A number of other special events are taking place to mark the centenary. The Cunard cruise liner Queen Victoria is making a special voyage, sailing from Southampton on 3 May and calling at Cork on 7 May. Liverpool Maritime Museum is running a special Lusitania exhibition, and many artefacts from the wreck will be on display.
Despite all the latest technology, the quest to get a definitive answer (and proof) of the cause of the second explosion remains as elusive as ever.
But with each passing year the wreck of the Lusitania continues to deteriorate, along with the opportunities to reveal her true story.

WHAT BECAME of U20?
THE LUSITANIA WAS the tenth of 37 vessels to be sunk by U20. The U-boat met its end when it ran aground off Denmark on 4 November, 1916.
The crew abandoned the submarine and detonated the torpedoes in the tubes to prevent it from falling into enemy hands. The Danish authorities later sold the wreck for salvage, and explosives were used to disperse the remains.

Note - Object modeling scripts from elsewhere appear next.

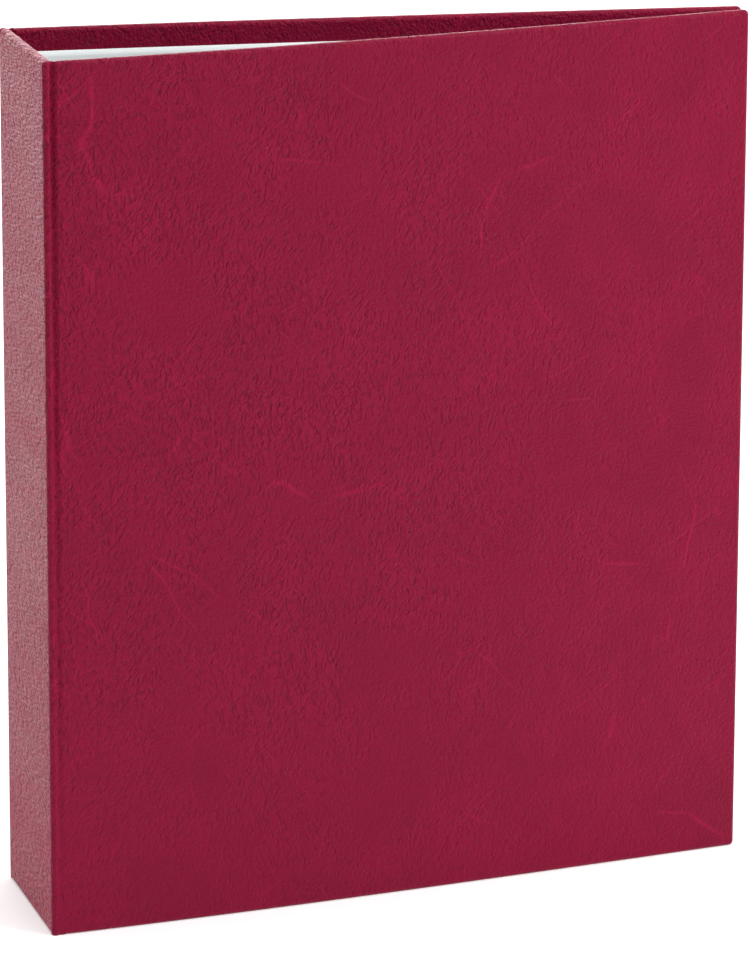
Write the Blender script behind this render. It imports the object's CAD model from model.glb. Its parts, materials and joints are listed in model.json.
import json
import math

import bmesh
import bpy
from mathutils import Matrix, Vector, noise


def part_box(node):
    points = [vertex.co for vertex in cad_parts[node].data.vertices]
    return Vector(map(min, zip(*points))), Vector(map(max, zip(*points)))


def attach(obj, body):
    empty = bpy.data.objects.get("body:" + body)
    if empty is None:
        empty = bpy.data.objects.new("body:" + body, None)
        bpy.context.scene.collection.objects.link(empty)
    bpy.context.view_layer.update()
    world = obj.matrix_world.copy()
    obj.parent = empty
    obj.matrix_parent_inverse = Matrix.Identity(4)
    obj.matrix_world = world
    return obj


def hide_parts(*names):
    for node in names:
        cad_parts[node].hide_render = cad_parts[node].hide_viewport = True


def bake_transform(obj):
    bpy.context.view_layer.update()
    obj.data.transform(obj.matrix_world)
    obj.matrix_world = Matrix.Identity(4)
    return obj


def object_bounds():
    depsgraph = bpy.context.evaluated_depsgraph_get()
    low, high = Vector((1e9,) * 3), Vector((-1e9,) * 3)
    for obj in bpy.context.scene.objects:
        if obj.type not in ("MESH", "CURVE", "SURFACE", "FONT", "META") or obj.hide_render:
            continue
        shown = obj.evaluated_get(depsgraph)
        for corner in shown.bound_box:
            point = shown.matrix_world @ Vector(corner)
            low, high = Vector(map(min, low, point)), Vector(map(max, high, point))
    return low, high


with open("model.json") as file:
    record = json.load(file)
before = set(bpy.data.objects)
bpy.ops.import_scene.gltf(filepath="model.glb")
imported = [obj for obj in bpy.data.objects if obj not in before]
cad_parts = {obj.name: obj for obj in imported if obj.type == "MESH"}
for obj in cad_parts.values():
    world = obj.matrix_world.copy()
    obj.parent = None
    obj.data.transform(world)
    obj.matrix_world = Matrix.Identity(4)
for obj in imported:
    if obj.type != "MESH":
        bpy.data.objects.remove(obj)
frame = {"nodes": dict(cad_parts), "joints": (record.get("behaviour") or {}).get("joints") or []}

cad_low, cad_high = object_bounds()

# ---------------------------------------------------------------- Studio
# A white sweep that glows a little, so that shadows stay faint, in an even white room. A ceiling
# softbox whitens the sweep, a key softbox at the right brightens the cover past its middle, and
# a wide softbox behind gives the sheen on the spine and the pale top edges.

MM = 0.001
LENS_MM = 215.7
CAMERA_PLACE = (-0.4916, -1.6415, 0.5909)
CAMERA_TILT, CAMERA_YAW, CAMERA_ROLL = (math.radians(a) for a in (75.83, -16.53, 0.17))
FRAMING_SHIFT = -0.1
CAMERA_REACH = 40
SWEEP_HALF = 9.0
PAPER_FIBRE = MM / 0.9
ROOM_LIGHT = 0.14
SWEEP_GLOW = 0.25
# Each softbox: its place and its (width, height) in metres, and its power in watts
SOFTBOXES = {
    "ceiling_softbox": ((0.1, -0.1, 2.6), (3.0, 3.0), 72.0),
    "key_softbox": ((0.9, -0.8, 0.95), (0.5, 0.5), 11.0),
    "back_softbox": ((-0.3, 3.2, 1.0), (4.2, 1.3), 100.0),
}

scene = bpy.context.scene
scene.view_settings.view_transform = "Standard"


def linear(hex_colour):
    """An sRGB hex colour as the linear colour that a shader's socket takes."""
    channels = [int(hex_colour[i:i + 2], 16) / 255 for i in (1, 3, 5)]
    return [c / 12.92 if c <= 0.04045 else ((c + 0.055) / 1.055) ** 2.4 for c in channels] + [1.0]


def add(tree, kind, inputs, **settings):
    """Adds one node: inputs are values, or sockets to link from, by the socket's name or number."""
    made = tree.nodes.new(kind)
    for name, value in settings.items():
        setattr(made, name, value)
    for name, value in inputs.items():
        if isinstance(value, bpy.types.NodeSocket):
            tree.links.new(value, made.inputs[name])
        else:
            made.inputs[name].default_value = value
    return made


def noise_field(tree, place, size, detail):
    """Soft noise from 0 to 1, its features about size across in the units of place."""
    return add(tree, "ShaderNodeTexNoise", {
        "Vector": place, "Scale": 1 / size, "Detail": detail}).outputs[0]


def bump(tree, height, strength, distance):
    return add(tree, "ShaderNodeBump", {
        "Height": height, "Strength": strength, "Distance": distance}).outputs[0]


def new_material(name):
    """A material with an empty tree, and its tree."""
    material = bpy.data.materials.new(name)
    material.use_nodes = True
    material.node_tree.nodes.clear()
    return material, material.node_tree


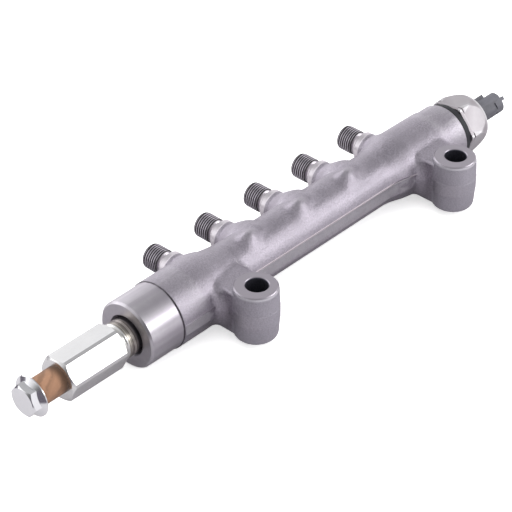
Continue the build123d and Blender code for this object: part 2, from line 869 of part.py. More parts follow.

Very little of the wreck remains today, but what does lies in shallow water, a short distance from land. Some artefacts are on display at the Stranding Museum in Thorsminde.



LUSITANIA TODAY
MOST DIVERS FORTUNATE ENOUGH to have dived the wreck of the Lusitania rate it as one of the highlights of their diving experience, and affectionately refer to it as the Lucy. The wreck lies with the bow pointing to the north-east and stern to south-west, resting on the starboard side at an angle of roughly 30°. The most intact part is the bow, where the name “LUSITANIA” is still visible on the port side. The starboard anchor is still firmly in place. Most of the bridge structure has slid down the starboard side of the wreck into the debris field scattered on the seabed. Portholes and windows of all shapes and sizes line the length of the wreck, many of which still contain their glass. There are numerous holes and openings along the starboard side of the hull, some original, others due to salvage work. A few of the ship’s railings still stand proud. Occasionally tiled areas are exposed, including the mosaic tiling in areas once well-trodden by the first-class passengers. Two blades from the one remaining propeller are visible poking out from underneath the wreck. Scattered all over the wreck are numerous small artefacts, such as light-fittings, Cunard china and the occasional personal effect.